The legal landscape is not the only change faced by those seeking to keep endangerment intact. In the year since Trump took office again, the administration has instituted a torrent of environmental rollbacks.

They have scrubbed climate change from almost any mention in public documentation and ended climate-related units in most departments. Funding and other support for renewables, especially solar and wind, are gone or destined to disappear in the next year. Trump has all but killed offshore wind, even trying to halt nearly complete construction projects, including Connecticut’s. Judges have restarted all of them, a move the administration said Wednesday it plans to appeal.

Fossil fuel use is being ramped up, including forcing old and unprofitable coal units to operate beyond their planned closures. Just this week, Trump ordered the Pentagon to buy more coal-fired power. Oil and gas drilling is now allowed on land and sea areas previously off-limits. Air quality regulations and programs are loosening their restrictions.

And any kind of environmental justice program, including those geared to climate change concerns, have been cancelled.

The compounding effect, with the potential loss of the endangerment finding on top, has arguably made the whole greater than the sum of its parts.

“It’s important to see (the endangerment repeal) in the context of the almost relentless assault on the capacity of the government to confront the climate challenge,” said Gerald Torres, the Dolores Huerta and Wilma Mankiller professor of environmental justice at the Yale School of the Environment. He said the cuts to FEMA, for instance, have made Americans less capable of responding to the climate challenges and that “the already vulnerable groups are going to bear a greater share of the burden.”

“The elimination of the endangerment finding — it’s the keystone for the other regulations on greenhouse gases. I don’t want to minimize the importance of it, but it all has to be taken in the context of a broader attempt to turn away from the challenges which we know are facing us.”

While both Trump and Zeldin repeatedly noted the endangerment repeal in cost-saving terms — as they stood beside big signs that did the same — neither spoke of the well-documented avoided costs of environmental and climate actions including lower health care costs, less missed work due to the health impacts from climate change such as extreme heat, and fewer climate-exacerbated extreme weather events and their costs.
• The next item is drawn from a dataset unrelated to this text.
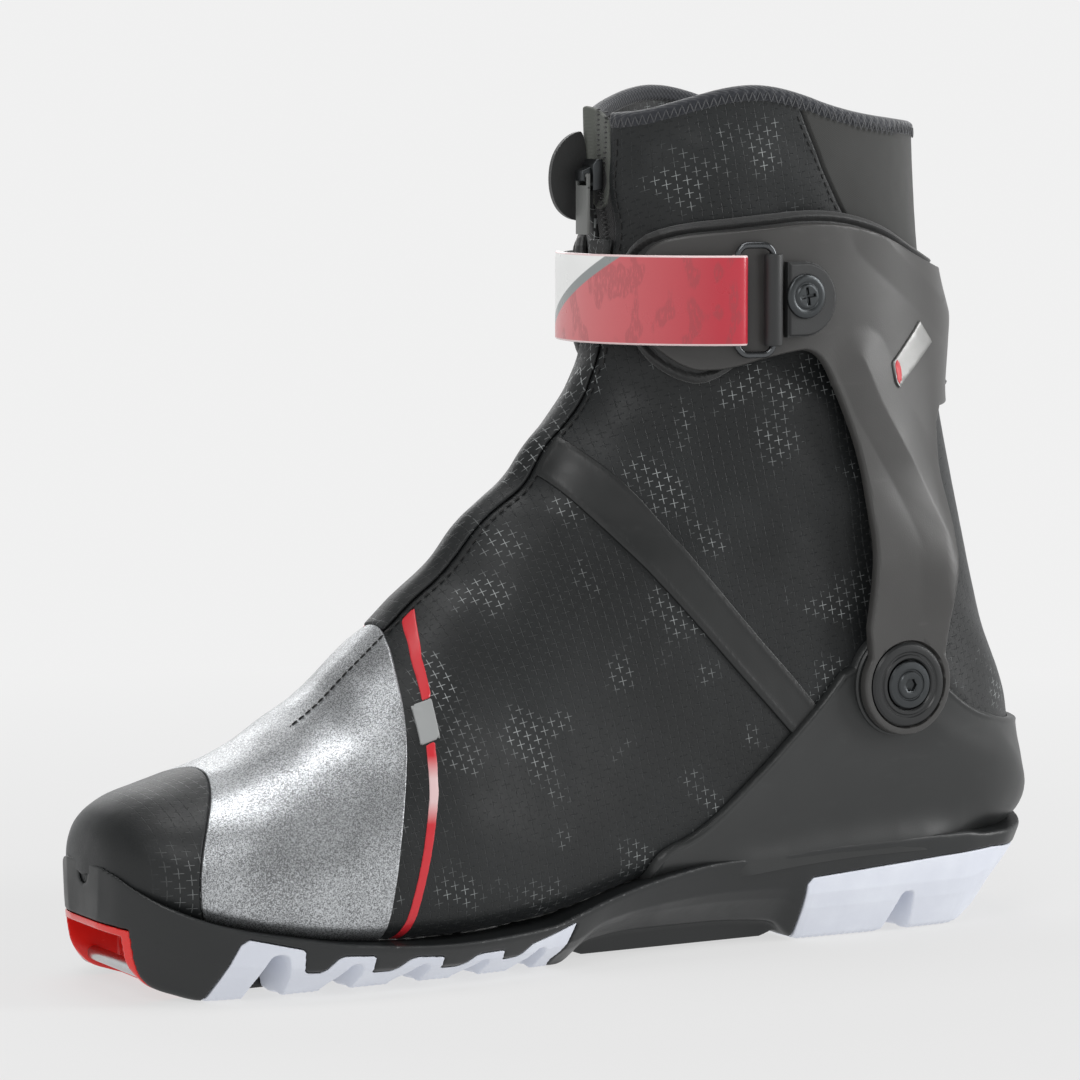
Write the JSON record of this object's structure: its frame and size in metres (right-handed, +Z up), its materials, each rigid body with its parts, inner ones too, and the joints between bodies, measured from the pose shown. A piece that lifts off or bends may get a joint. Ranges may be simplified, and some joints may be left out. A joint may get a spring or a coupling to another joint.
{
  "type": "cross-country skating ski boot",
  "caption": "Left skating ski boot: softshell upper with front zip, heel shell, hinged cuff with arms, power strap, lugged sole and toe bar.",
  "frame": {"origin": "centre of the bounding box in plan, on the ground under the sole", "axes": "+Z up, toe towards -X, heel towards +X, the outer (lateral) side of the left foot towards -Y"},
  "size_m": [0.3026, 0.096, 0.248],
  "materials": {
    "badge_metal": "light brushed metal foil",
    "binding_tape": "black elastic tape with zigzag stitching",
    "black_plastic": "black moulded plastic",
    "board": "stiff fibre board",
    "cuff_plastic": "satin dark grey moulded plastic",
    "dark_metal": "dark plated metal",
    "heel_plastic": "satin black moulded plastic",
    "insole_felt": "grey felt over foam",
    "neoprene": "dark grey stretch fabric",
    "padding_foam": "black fabric over foam",
    "red_plastic": "glossy red-orange moulded plastic",
    "red_strap": "red printed strap with hook and loop inside",
    "silver_vamp": "silver grained metallic film on synthetic",
    "softshell": "black laminated softshell with a fine embossed cross pattern",
    "softshell_cap": "black textured synthetic with an embossed pattern",
    "sole_rubber": "satin black moulded sole",
    "steel": "brushed stainless steel",
    "taped_band": "smooth black welded tape",
    "tread_rubber": "matt bluish white rubber",
    "webbing": "black woven webbing",
    "zip_tape": "black woven zip tape with moulded teeth"
  },
  "bodies": {
    "foot": {"outsole": "sole_rubber", "tread_forefoot_lateral": "tread_rubber", "tread_forefoot_medial": "tread_rubber", "tread_heel": "tread_rubber", "toe_insert": "red_plastic", "toe_bar": "steel", "lasting_board": "board", "insole": "insole_felt", "upper_foot": "softshell", "ankle_sleeve": "softshell", "toe_cap": "softshell_cap", "vamp_panel": "silver_vamp", "instep_band_lateral": "taped_band", "instep_band_medial": "taped_band", "heel_shell": "heel_plastic", "zipper_lower": "zip_tape", "zipper_ankle": "zip_tape", "zip_flap": "softshell", "tongue": "padding_foam", "eyestay_lateral": "webbing", "eyestay_medial": "webbing", "speed_lace": "red_strap", "pivot_nut_lateral": "steel", "pivot_nut_medial": "steel", "pivot_bushing_lateral": "black_plastic", "pivot_bushing_medial": "black_plastic", "pivot_screw_lateral": "dark_metal", "pivot_screw_medial": "dark_metal"},
    "cuff": {"cuff_shell": "cuff_plastic", "cuff_padding": "padding_foam", "cuff_badge": "badge_metal", "shaft_panel_lateral": "softshell", "shaft_panel_medial": "softshell", "collar_back": "neoprene", "collar_binding": "binding_tape", "zipper_upper": "zip_tape", "zip_guard": "neoprene", "pivot_cover_lateral": "black_plastic", "pivot_cover_medial": "black_plastic", "strap_nut_lateral": "steel", "strap_nut_medial": "steel"},
    "strap": {"strap_base": "webbing", "strap_ring": "steel", "strap_tab_lateral": "black_plastic", "strap_tab_medial": "black_plastic", "strap_washer_lateral": "black_plastic", "strap_washer_medial": "black_plastic", "strap_screw_lateral": "dark_metal", "strap_screw_medial": "dark_metal"},
    "strap_flap": {"strap_flap": "red_strap"},
    "zip_slider": {"zip_slider": "dark_metal"},
    "zip_puller": {"zip_puller": "black_plastic"}
  },
  "joints": [
    {"name": "cuff_flex", "type": "hinge", "parent": "foot", "child": "cuff", "pos_m": [0.08941, 0, 0.075], "axis": [0, -1, 0], "range_deg": [-8, 16], "stiffness_Nm_per_rad": 6, "deforming": ["ankle_sleeve", "tongue", "zipper_ankle"]},
    {"name": "strap_swivel", "type": "hinge", "parent": "cuff", "child": "strap", "pos_m": [0.05441, 0, 0.188], "axis": [0, 1, 0], "range_deg": [-4, 4]},
    {"name": "strap_peel", "type": "hinge", "parent": "strap", "child": "strap_flap", "pos_m": [0.0348, -0.03846, 0.18705], "axis": [0, 0, 1], "range_deg": [0, 110]},
    {"name": "zip_slide", "type": "slide", "parent": "cuff", "child": "zip_slider", "axis": [0, 0, 1], "range_m": [-0.004, 0.011]},
    {"name": "puller_swing", "type": "hinge", "parent": "zip_slider", "child": "zip_puller", "pos_m": [0.00631, 0, 0.2218], "axis": [0, 1, 0], "range_deg": [0, 110]}
  ]
}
Gary Yohe, an environmental economist, retired from Wesleyan University, said the Trump administration, while citing cost, has continued to assume the cost of climate, known as the social cost of carbon, is zero.

“It’s not being done comprehensively. It is not taking into account the human value. It’s not taking into account the employment opportunities that the infrastructure and the manufacturing provided within the United States economy,” said Yohe, who worked on four of the climate reports produced by the Intergovernmental Panel on Climate Change and was the vice chair of the third National Climate Assessment during the Obama administration. “They cherry-picked on the climate research, irresponsibly and deceitfully, and they cherry-picked on their cost analysis as well.”

“While this isn’t a surprise, it is still a betrayal of every family across the country,” said Kate Sinding Daly, senior vice president for law and policy at the New England based Conservation Law Foundation. “The Trump administration is trying to negate basic science. Fossil fuels cost households hundreds of dollars a year in energy bills and billions more in extreme weather repairs. And they cost us our lives and our planet. Now that the EPA has set this process in motion, we are prepared to stand together, challenge this reckless, profits-over-people decision, and hold the administration accountable by every means necessary.”